According to Ovid, Echo’s tendency to answer back and all of her chatter angers the mightier gods and goddesses. Jealous wives don’t want nymphs talking about their philandering husbands. Hera, particularly, does not like how Zeus’s antics reflect back on her. And she doesn’t want to hear about it over and over again. So, instead of actually just ditching her husband, typically, she shoots the messenger, punishing Echo instead. She banishes her to the mountains, and curses her to only be able to repeat the last words anyone else says. Echo gets the tail-end.
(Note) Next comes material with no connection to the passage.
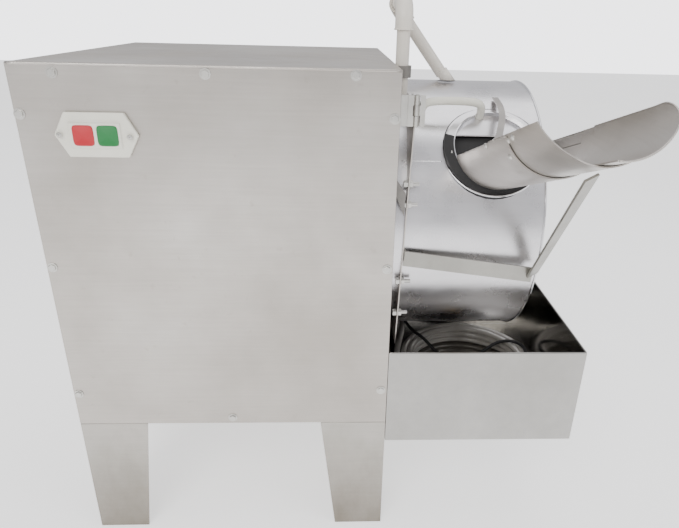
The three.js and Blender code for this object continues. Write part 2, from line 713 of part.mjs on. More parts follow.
function drumHandle() {
  const away = new THREE.Vector3(0, handleY - drumAxisY, handleZ - drumAxisZ).normalize();
  const foot = (x) => drumCentre(x).addScaledVector(away, drumRadius + 1.0);
  const bend = (x, inward) => drumCentre(x + inward).addScaledVector(away, drumRadius + 24);
  const left = drumStart + 40;
  const right = left + 88;
  const points = [foot(left), drumCentre(left).addScaledVector(away, drumRadius + 12), bend(left, 3.5),
    drumCentre(left + 14).addScaledVector(away, drumRadius + 29), drumCentre(right - 14).addScaledVector(away,
      drumRadius + 29), bend(right, -3.5), drumCentre(right).addScaledVector(away, drumRadius + 12), foot(right)];
  return sweep(points.map((p) => p.toArray()), handleRadius, 12, 26);
}

add('drum_handle', drumHandle(), creamPlastic);

// ---- corner gusset beside the flange ----
add('side_gusset', plateY(outline([
  [cabinetWidth + gap, 590], [cabinetWidth + gap, 612], [flangeAt(590) - 4, 590], [flangeAt(560) - 4, 556],
]), 26, 28), dullSteel);

// ---- water pipe ----

// closed tube whose section follows a loop of (distance along the path, radius) pairs, round a flat bend
function hollowSweep(points, loop, normal, sides = 16) {
  const path = new THREE.CatmullRomCurve3(points.map((p) => new THREE.Vector3(...p)), false, 'centripetal');
  const total = path.getLength();
  const flat = [];
  loop.forEach(([distance, radius]) => {
    const share = Math.min(1, Math.max(0, distance / total));
    const centre = path.getPointAt(share);
    const side = new THREE.Vector3().crossVectors(path.getTangentAt(share), normal).normalize();
    for (let k = 0; k < sides; k += 1) {
      const angle = (k / sides) * 2 * Math.PI;
      const spot = centre.clone().addScaledVector(normal, radius * Math.cos(angle));
      flat.push(...spot.addScaledVector(side, radius * Math.sin(angle)).toArray());
    }
  });
  const index = [];
  for (let i = 0; i < loop.length; i += 1) {
    const near = i * sides;
    const far = ((i + 1) % loop.length) * sides;
    for (let k = 0; k < sides; k += 1) {
      const next = (k + 1) % sides;
      index.push(near + k, near + next, far + k, near + next, far + next, far + k);
    }
  }
  const geometry = new THREE.BufferGeometry();
  geometry.setAttribute('position', new THREE.BufferAttribute(new Float32Array(flat), 3));
  geometry.setIndex(index);
  return geometry;
}

// elbow with a socket on its first arm; the pipe that follows is cemented into its second arm
function waterElbow(corner, a, b, run) {
  const tip = (direction, length) => corner.map((value, i) => value + direction[i] * length);
  const turn = [0, 22.5, 45, 67.5, 90].map((angle) => {
    const back = [1 - Math.sin(angle * degrees), 1 - Math.cos(angle * degrees)];
    return corner.map((value, i) => value + elbowBend * (a[i] * back[0] + b[i] * back[1]));
  });
  const before = [elbowArm, elbowArm - 5, elbowArm - 10].map((length) => tip(a, length));
  const after = [elbowArm - 10, elbowArm - 5, elbowArm].map((length) => tip(b, length));
  const points = [...before, ...turn, ...after, tip(b, run)];
  const normal = new THREE.Vector3().crossVectors(new THREE.Vector3(...a), new THREE.Vector3(...b)).normalize();
  const start = elbowArm - elbowBend;
  const end = start + elbowBend * Math.PI / 2;
  const round = [0, 1, 2, 3, 4, 5].map((k) => start + (k / 5) * (end - start));
  const loop = [[0, socketRadius], ...round.map((d) => [d, socketRadius])];
  loop.push([end + start, socketRadius], [end + start, pipeRadius], [1e4, pipeRadius], [1e4, pipeBore]);
  loop.push(...round.reverse().map((d) => [d, pipeBore]));
  loop.push([socketDepth, pipeBore], [socketDepth, pipeRadius + gap], [0, pipeRadius + gap]);
  return hollowSweep(points, loop, normal);
}

function pipe(a, b) {
  return cut(pipeBetween(a, b, pipeRadius), pipeBetween(
    a.map((v, i) => v - (b[i] - v) * 0.05), b.map((v, i) => v + (v - a[i]) * 0.05), pipeBore, 16,
  ));
}

const topElbow = [riserX, riserY, elbowZ];
const rearElbow = [riserX, backRun, elbowZ];
const footElbow = [riserX, riserY, riserBottom];
const drumTop = drumAxisZ + drumRadius;
const slope = Math.hypot(pipeDropX - riserX, elbowZ - drumTop);
const down = [(pipeDropX - riserX) / slope, 0, -(elbowZ - drumTop) / slope];
const step = (from, direction, length) => from.map((value, i) => value + direction[i] * length);

function pipeClip() {
  const z0 = cabinetTop - 19;
  const body = block(cabinetWidth + gap, riserX + 2, riserY - 13.5, riserY + 13.5, z0, z0 + 16);
  const wrap = rodZ(pipeRadius + 4, z0, z0 + 16, riserX, riserY, 24);
  return carve(join(body, wrap), rodZ(pipeRadius + gap, z0 - 5, z0 + 25, riserX, riserY, 24),
    block(cabinetWidth - 20, cabinetWidth + gap, riserY - 30, riserY + 30, z0 - 5, z0 + 25));
}

add('riser_pipe', pipe(step(footElbow, [0, 0, 1], 8.5), step(topElbow, [0, 0, -1], elbowArm - socketDepth + 0.5)), whitePipe);
add('top_elbow', waterElbow(topElbow, [0, 0, -1], [0, 1, 0], backRun - riserY - elbowArm + socketDepth - 0.5), whitePipe);
add('sloping_pipe', waterElbow(rearElbow, [0, -1, 0], down, slope - 13), whitePipe);
add('pipe_clip', pipeClip(), dullSteel);

// curved foot of the riser, through the cabinet side and down to the inlet
function footPipe() {
  const x = cabinetWidth - 30;
  const bend = [
    [riserX, riserY, riserBottom + 7.5], [riserX, riserY, riserBottom + 6], [riserX - 2.5, riserY, riserBottom + 1.5],
    [riserX - 8, riserY, riserBottom], [x + 12, riserY, riserBottom], [x, riserY + 12, riserBottom],
    [x, inletY - 20, riserBottom], [x, inletY, riserBottom - 20], [x, inletY, inletZ + 24],
    [x + 9, inletY, inletZ + 4], [cabinetWidth - 6, inletY, inletZ],
  ];
  return sweep(bend, pipeRadius - 1, 10, 40);
}

function hoseTail() {
  return latheX([
    [0, -sheet - gap - 1], [7.4, -sheet - gap - 1], [7.4, gap], [13, gap], [13, 7], [6, 7], [6, 22], [0, 22],
  ], inletY, inletZ, 24).translate(cabinetWidth, 0, 0);
}

add('supply_pipe', footPipe(), whitePipe);
add('hose_tail', hoseTail(), brass);

// ---- catch tray ----
const trayX = cabinetWidth + 2 * gap;

function catchTray() {
  const x1 = trayX + trayLength;
  return cut(
    block(trayX, x1, 0, trayDepth, trayBottom, trayBottom + trayHeight),
    block(trayX + sheet, x1 - sheet, sheet, trayDepth - sheet, trayBottom + sheet, trayBottom + trayHeight + 5),
    rodX(15, trayX - 5, trayX + 5, inletY, inletZ),
    rodX(15, trayX - 5, trayX + 5, glandY, glandZ),
  );
}

add('catch_tray', catchTray(), mirrorSteel);

// ---- water hose and mains lead, laid in the tray ----
const trayFloor = trayBottom + sheet + gap;
const hoseRadius = 6;
const hoseCoil = { x: 652, y: 200, radius: 116, turns: 2, layers: 3 };
const leadRadius = 3.2;
const leadCoil = { x: 655, y: 160, radius: 36, turns: 3, layers: 2 };

// closed ring that holds the turns of a coil
function coilRing(coil, wireRadius) {
  const half = wireRadius * coil.turns;
  const height = 2 * wireRadius * coil.layers;
  const profile = [
    [coil.radius - half, 0], [coil.radius + half, 0], [coil.radius + half, height], [coil.radius - half, height],
    [coil.radius - half, 0],
  ];
  const ring = new THREE.LatheGeometry(profile.map(([r, z]) => new THREE.Vector2(r, z)), 36);
  return ring.rotateX(Math.PI / 2).translate(coil.x, coil.y, trayFloor);
}

const hosePath = [
  [502.6, 345, 300], [512, 345, 300], [523, 343, 296], [532, 336, 284], [536, 325, 266], [537, 311, 248],
  [537, 297, 235], [536, 283, 227.5], [533.5, 268, 225], [531, 253, 224.6],
];
const leadPath = [
  [506, 300, 265], [515, 300, 264], [528, 297, 257], [540, 290, 244], [549, 282, 231], [556, 275, 225],
  [565, 267, 223.5], [576, 258, 221], [589, 249, 208], [604, 241, 194], [621, 234, 186.5], [642, 230, 185.8],
  [662, 227, 188], [680, 226, 197], [697, 227, 210], [713, 232, 220.5], [729, 239, 222.5], [744, 243, 222.5],
  [758, 240, 222.5], [768, 229, 222.5], [771.5, 213, 222.5], [769, 197, 222.5], [763, 184, 222.5], [753, 177, 222.5],
  [742, 175, 215], [730, 178, 200], [717, 185, 188.4], [704, 192.5, 185.2], [691, 198.5, 185],
];

function cableGland() {
  const nut = rodX(11, cabinetWidth + gap, cabinetWidth + 9, glandY, glandZ, 6);
  const thread = rodX(8, cabinetWidth - 10, cabinetWidth + 1, glandY, glandZ, 24);
  const relief = latheX([[0, 8], [9, 8], [4.6, 25.5], [0, 25.5]], glandY, glandZ, 24);
  return join(nut, thread, relief.translate(cabinetWidth, 0, 0));
}

// moulded plug with three flat blades, lying beside its coil
function mainsPlug() {
  const x = leadCoil.x - 67;
  const y = leadCoil.y + 26;
  const z = trayFloor + 15;
  return join(
    block(x - 17, x + 17, y - 19, y + 19, z - 15, z + 13),
    block(x - 9, x + 9, y + 18, y + 21, z - 9, z + 9),
    block(x - 9, x - 3, y - 36, y - 18, z - 1, z + 1),
    block(x + 3, x + 9, y - 36, y - 18, z - 1, z + 1),
    block(x - 1, x + 1, y - 38, y - 18, z + 5, z + 11),
    block(x + 16, x + 21, y - 4, y + 4, z - 6, z + 4),
  );
}

function hoseCoupling() {
  const x = hoseCoil.x - 31;
  const y = hoseCoil.y - 93.5;
  const z = trayFloor + 2 * hoseRadius * hoseCoil.layers + 11;
  return carve(
    join(rodX(11, x - 18, x, y, z, 6), rodX(7.5, x - 1, x + 12, y, z, 24)),
    rodX(7, x - 25, x - 4, y, z, 20),
  );
}

add('cable_gland', cableGland(), blackRubber);
add('water_hose', sweep(hosePath, hoseRadius, 10, 24), clearHose);
add('water_hose_coil', coilRing(hoseCoil, hoseRadius), clearHose);
add('hose_coupling', hoseCoupling(), brass);
add('mains_lead', sweep(leadPath, leadRadius, 8, 44), blackRubber);
add('mains_lead_coil', coilRing(leadCoil, leadRadius), blackRubber);
add('mains_plug', mainsPlug(), blackRubber);

// ---- stand the machine over the middle of its own footprint ----
const cords = ['water_hose', 'water_hose_coil', 'hose_coupling', 'mains_lead', 'mains_lead_coil', 'mains_plug'];
machine.updateMatrixWorld(true);
const footprint = new THREE.Box3();
for (const mesh of machine.children) {
  if (!cords.includes(mesh.name)) footprint.expandByObject(mesh, true);
}
const middle = footprint.getCenter(new THREE.Vector3());
machine.position.set(-middle.x, -middle.y, -footprint.min.z);

export default machine;
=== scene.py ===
import bmesh
import bpy
import json
import math
import numpy as np
from mathutils import Matrix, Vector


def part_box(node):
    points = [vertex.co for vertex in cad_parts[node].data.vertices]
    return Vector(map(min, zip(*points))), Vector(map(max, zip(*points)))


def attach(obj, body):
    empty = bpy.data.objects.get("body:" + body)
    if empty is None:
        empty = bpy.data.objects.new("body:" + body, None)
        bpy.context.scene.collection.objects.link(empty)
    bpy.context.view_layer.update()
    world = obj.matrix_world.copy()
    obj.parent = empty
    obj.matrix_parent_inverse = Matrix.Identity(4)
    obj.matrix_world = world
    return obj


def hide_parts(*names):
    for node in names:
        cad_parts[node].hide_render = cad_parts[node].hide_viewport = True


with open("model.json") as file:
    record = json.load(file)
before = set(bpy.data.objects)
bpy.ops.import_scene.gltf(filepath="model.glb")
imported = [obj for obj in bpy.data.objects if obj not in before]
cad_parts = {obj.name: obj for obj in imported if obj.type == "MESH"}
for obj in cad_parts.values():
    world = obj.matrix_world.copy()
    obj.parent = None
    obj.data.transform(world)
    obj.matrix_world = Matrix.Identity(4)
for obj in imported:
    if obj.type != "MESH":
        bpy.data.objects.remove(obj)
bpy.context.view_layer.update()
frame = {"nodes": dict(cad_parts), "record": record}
bodyOf = {node: body for body, nodes in frame["record"]["behaviour"]["bodies"].items() for node in nodes}
cabinetCorner = np.array(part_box("front_panel")[0]) - np.array([0.0, 0.0, 0.217])  # front left corner, on the floor
print("frame loaded")


def at(points):  # millimetres from the cabinet's front left floor corner, to the frame in metres
    return cabinetCorner + np.asarray(points, dtype=float) / 1000.0


# camera
camera = {
    "place": (398.95, -742.15, 818.44),
    "right": (0.99893, -0.03941, 0.02419),
    "up": (-0.00637, 0.40075, 0.91616),
    "lens": 30.45,
    "shiftX": -0.0334,
}


def makeCamera():
    data = bpy.data.cameras.new("viewer")
    data.lens = camera["lens"]
    data.sensor_width = 36.0
    data.shift_x = camera["shiftX"]
    data.clip_start = 0.02
    viewer = bpy.data.objects.new("viewer", data)
    right = np.array(camera["right"])
    up = np.array(camera["up"])
    turn = np.eye(4)
    turn[:3, 0], turn[:3, 1], turn[:3, 2] = right, up, np.cross(right, up)
    turn[:3, 3] = at(camera["place"])
    viewer.matrix_world = Matrix(turn.tolist())
    bpy.context.scene.collection.objects.link(viewer)
    bpy.context.scene.camera = viewer


makeCamera()
print("camera placed")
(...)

And then when Narcissus, fed up with all company apart from his own, wanders into the mountains, lonely Echo sees him. She loves him, and she wants to talk to him, but she can’t. She follows him, but she stays invisible. She replies to him. Sitting by the water, gazing at himself he says: “I love you.” Echo repeats “I love you.”
His heart soars, thinking it is his reflection replying; his love requited.
And then just to check he says, “Where are you? I’m here.” And Echo repeats, “I’m here.” Proof once more, he thinks, that the beautiful image he sees, loves him back. He leans in for the kiss, and then he drowns.
And what becomes of Echo? Stripped of agency and grieving for a being who cannot love her back (even more so now that he is fact dead) she fades away. Until she withers to nothing, Ovid says. But I think, if we pay her some attention, she is still there. Not hiding and waiting anymore, just trying to work out how to break the spell.
*This is how Ted Hughes describes Echo, in Tales from Ovid.
**There are many versions of the myths. This is my own confabulation, mostly borrowed from Ovid and Hughes.